Let’s take a random image from the training set and visualize it:

idx = 31727 # or any other digit
x = X_train[idx, :, :, :].reshape(1, 28, 28, 1)
t = t_train[idx]

print(t)

plt.figure(figsize=(6, 6))
plt.imshow(x[0, :, :, 0] + X_mean[:, :, 0], cmap=plt.cm.gray)
plt.colorbar()
plt.show()

This example could be a 1 or 7. That is why you will never get 100% accuracy on MNIST: some examples are hard even for humans…

Q: Print what the model predict for it, its true label, and visualize the probabilities in the softmax output layer (look at the doc of model.predict()):

Depending on how your network converged, you may have the correct prediction or not.

Q: Visualize the output of the network for different examples. Do these ambiguities happen often?

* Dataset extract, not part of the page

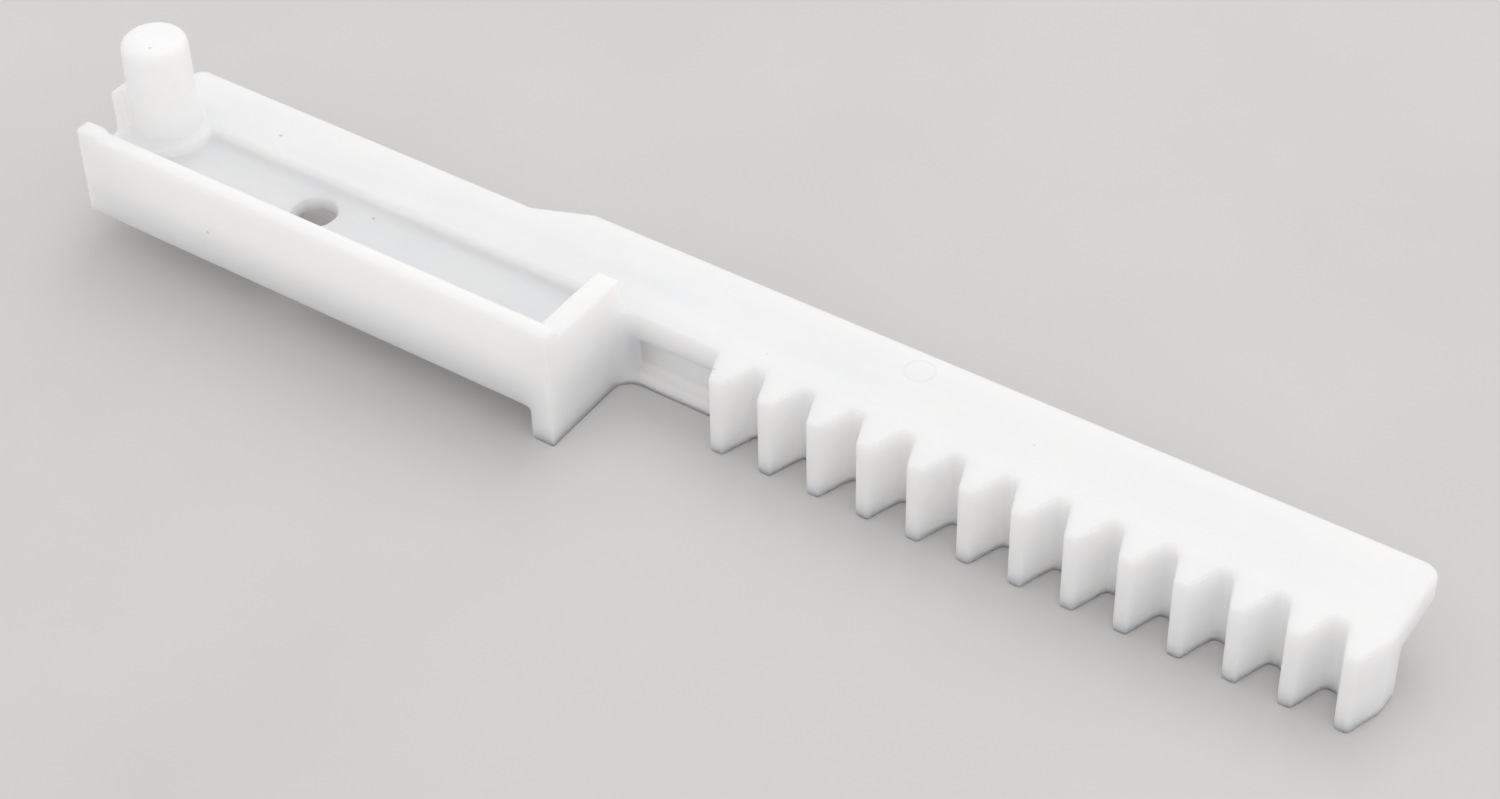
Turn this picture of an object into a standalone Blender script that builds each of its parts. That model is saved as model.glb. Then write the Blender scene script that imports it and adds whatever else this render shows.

Now let’s look inside the network. We will first visualize the 16 feature maps of the first convolutional layer.

This is actually very simple using tensorflow 2.x: One only needs to create a new model (class tf.keras.models.Model, not Sequential) taking the same inputs as the original model, but returning the output of the first layer (model.layers[0] is the first convolutional layer of the model, as the input layer does not count):

model_conv = tf.keras.models.Model(inputs=model.inputs, outputs=model.layers[0].output)

To get the tensor corresponding to the first convolutional layer, one simply needs to call predict() on the new model:

feature_maps = model_conv.predict([x])

Q: Visualize the 16 feature maps using subplot(). Relate these activation with the filters you have visualized previously.

Q: Do the same with the output of the first max-pooling layer.

Hint: you need to find the index of that layer in model.summary().

Bonus question: if you had several convolutional layers in your network, visualize them too. What do you think of the specificity of some features?